▸ SUPPLIED RECORDS
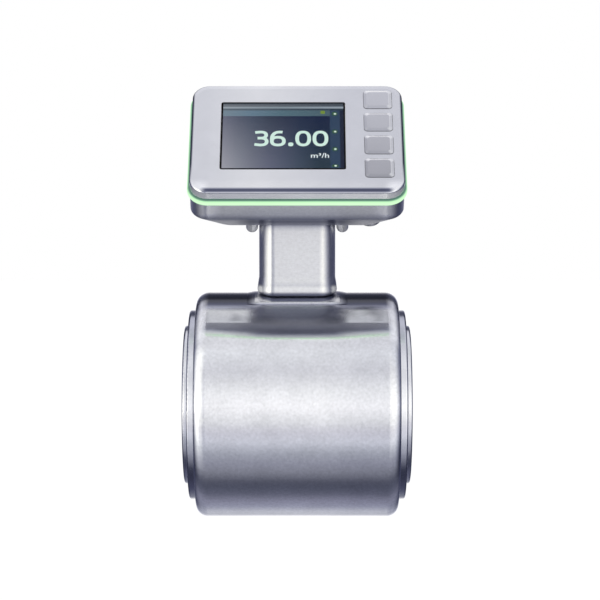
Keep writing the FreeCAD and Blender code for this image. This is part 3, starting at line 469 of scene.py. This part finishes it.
def housing_steel(colour, roughness):
    """Blasted and brushed casting: what it mirrors is drawn out upwards. Shade and light are painted in by
    height and by distance from the middle, and it is less metal under the head's flanks and at the neck's
    foot, so diffuse light paints them lighter.
    """
    material, nodes = new_material("housing_steel")
    x, _, z = nodes.split(nodes.place())
    fine = nodes.noise(nodes.scaled(nodes.place(), (500.0, 3000.0, 3000.0)), *GRAIN_NOISE)
    mottle = nodes.noise(nodes.place(), *MOTTLE_NOISE)
    surface = nodes.mottled(nodes.blend(fine, mottle, 0.5), colour, 0.88, 1.08)
    away = nodes.maths("ABSOLUTE", x)
    # Painted shade and light by height: dark at the neck's foot and where the neck meets the head, a bright
    # band just above the foot, and the head's flanks painted lighter.
    middle = nodes.levels(z, [(55.0, 0.22), (57.2, 0.26), (58.4, 1.1), (60.0, 1.15), (61.5, 0.95),
                              (63.5, 1.08), (88.5, 1.08), (90.0, 0.95), (91.5, 0.60), (93.5, 0.20),
                              (95.0, 0.38), (97.2, 0.90), (102.0, 1.12), (125.0, 1.0), (160.0, 0.95)])
    beside = nodes.levels(z, [(55.0, 0.9), (93.0, 1.05), (94.2, 0.9), (94.9, 0.45), (96.2, 0.70),
                              (98.0, 1.0), (102.0, 1.12), (125.0, 0.95), (160.0, 0.95)])
    painted_shade = nodes.mix(nodes.rising(away, 21*MM, 34*MM), middle, beside)
    flank = nodes.remap(away, 36*MM, 46*MM, 1.0, 1.5, smooth=True)
    lift = nodes.mix(nodes.remap(z, 95.5*MM, 97.5*MM), grey(1.0), nodes.vector(flank, flank, flank))
    # Less metal under the head's flanks and at the neck's foot corners, so diffuse light paints them lighter.
    under = nodes.product(nodes.rising(away, 22*MM, 28*MM), nodes.remap(z, 95.2*MM, 94.2*MM),
                          nodes.remap(z, 80*MM, 85*MM, 0.0, 0.7))
    foot = nodes.product(nodes.remap(away, 16.5*MM, 18.0*MM), nodes.remap(z, 57.4*MM, 58.2*MM),
                         nodes.remap(z, 62.0*MM, 60.5*MM, 0.0, 0.95))
    principled(nodes, Base_Color=nodes.toned(surface, painted_shade, lift),
               Metallic=nodes.rest(nodes.maths("MAXIMUM", under, foot)), Anisotropic=0.9,
               Roughness=nodes.wavering(fine, roughness, 0.1),
               Normal=nodes.bump(mottle, 0.008*MM), Tangent=nodes.vector(*CASTING_GRAIN))
    return material


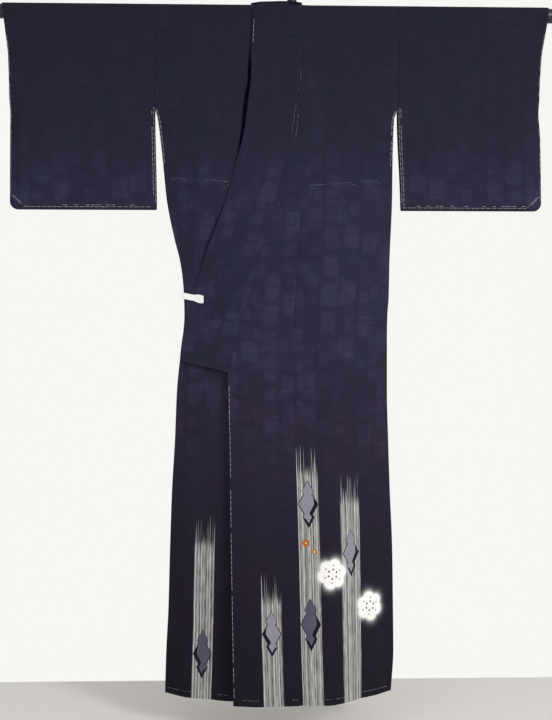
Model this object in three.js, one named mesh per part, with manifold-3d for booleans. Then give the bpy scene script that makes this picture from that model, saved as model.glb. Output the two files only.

▸ WORK REQUIRED
From the records above, extract every entry exactly as given.

▸ TASK RESPONSE
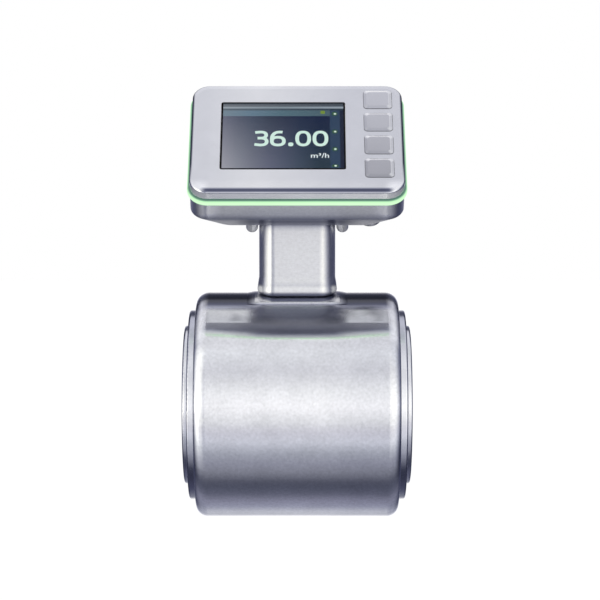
Keep writing the FreeCAD and Blender code for this image. This is part 3, starting at line 469 of scene.py. This part finishes it.
def housing_steel(colour, roughness):
    """Blasted and brushed casting: what it mirrors is drawn out upwards. Shade and light are painted in by
    height and by distance from the middle, and it is less metal under the head's flanks and at the neck's
    foot, so diffuse light paints them lighter.
    """
    material, nodes = new_material("housing_steel")
    x, _, z = nodes.split(nodes.place())
    fine = nodes.noise(nodes.scaled(nodes.place(), (500.0, 3000.0, 3000.0)), *GRAIN_NOISE)
    mottle = nodes.noise(nodes.place(), *MOTTLE_NOISE)
    surface = nodes.mottled(nodes.blend(fine, mottle, 0.5), colour, 0.88, 1.08)
    away = nodes.maths("ABSOLUTE", x)
    # Painted shade and light by height: dark at the neck's foot and where the neck meets the head, a bright
    # band just above the foot, and the head's flanks painted lighter.
    middle = nodes.levels(z, [(55.0, 0.22), (57.2, 0.26), (58.4, 1.1), (60.0, 1.15), (61.5, 0.95),
                              (63.5, 1.08), (88.5, 1.08), (90.0, 0.95), (91.5, 0.60), (93.5, 0.20),
                              (95.0, 0.38), (97.2, 0.90), (102.0, 1.12), (125.0, 1.0), (160.0, 0.95)])
    beside = nodes.levels(z, [(55.0, 0.9), (93.0, 1.05), (94.2, 0.9), (94.9, 0.45), (96.2, 0.70),
                              (98.0, 1.0), (102.0, 1.12), (125.0, 0.95), (160.0, 0.95)])
    painted_shade = nodes.mix(nodes.rising(away, 21*MM, 34*MM), middle, beside)
    flank = nodes.remap(away, 36*MM, 46*MM, 1.0, 1.5, smooth=True)
    lift = nodes.mix(nodes.remap(z, 95.5*MM, 97.5*MM), grey(1.0), nodes.vector(flank, flank, flank))
    # Less metal under the head's flanks and at the neck's foot corners, so diffuse light paints them lighter.
    under = nodes.product(nodes.rising(away, 22*MM, 28*MM), nodes.remap(z, 95.2*MM, 94.2*MM),
                          nodes.remap(z, 80*MM, 85*MM, 0.0, 0.7))
    foot = nodes.product(nodes.remap(away, 16.5*MM, 18.0*MM), nodes.remap(z, 57.4*MM, 58.2*MM),
                         nodes.remap(z, 62.0*MM, 60.5*MM, 0.0, 0.95))
    principled(nodes, Base_Color=nodes.toned(surface, painted_shade, lift),
               Metallic=nodes.rest(nodes.maths("MAXIMUM", under, foot)), Anisotropic=0.9,
               Roughness=nodes.wavering(fine, roughness, 0.1),
               Normal=nodes.bump(mottle, 0.008*MM), Tangent=nodes.vector(*CASTING_GRAIN))
    return material


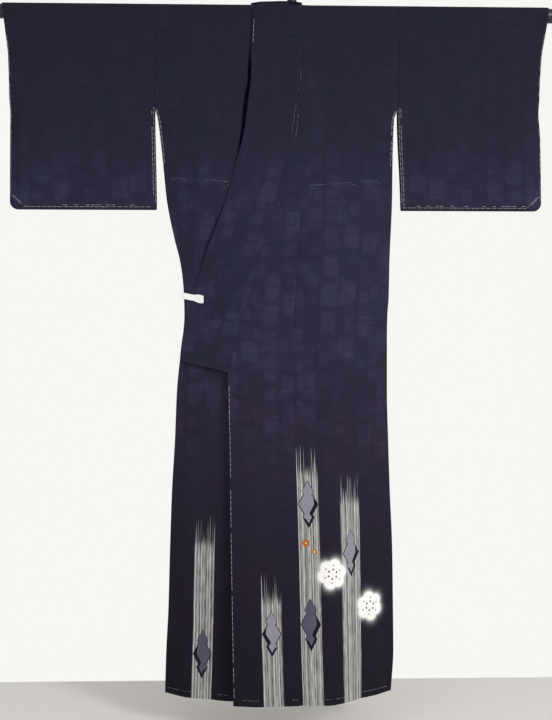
Model this object in three.js, one named mesh per part, with manifold-3d for booleans. Then give the bpy scene script that makes this picture from that model, saved as model.glb. Output the two files only.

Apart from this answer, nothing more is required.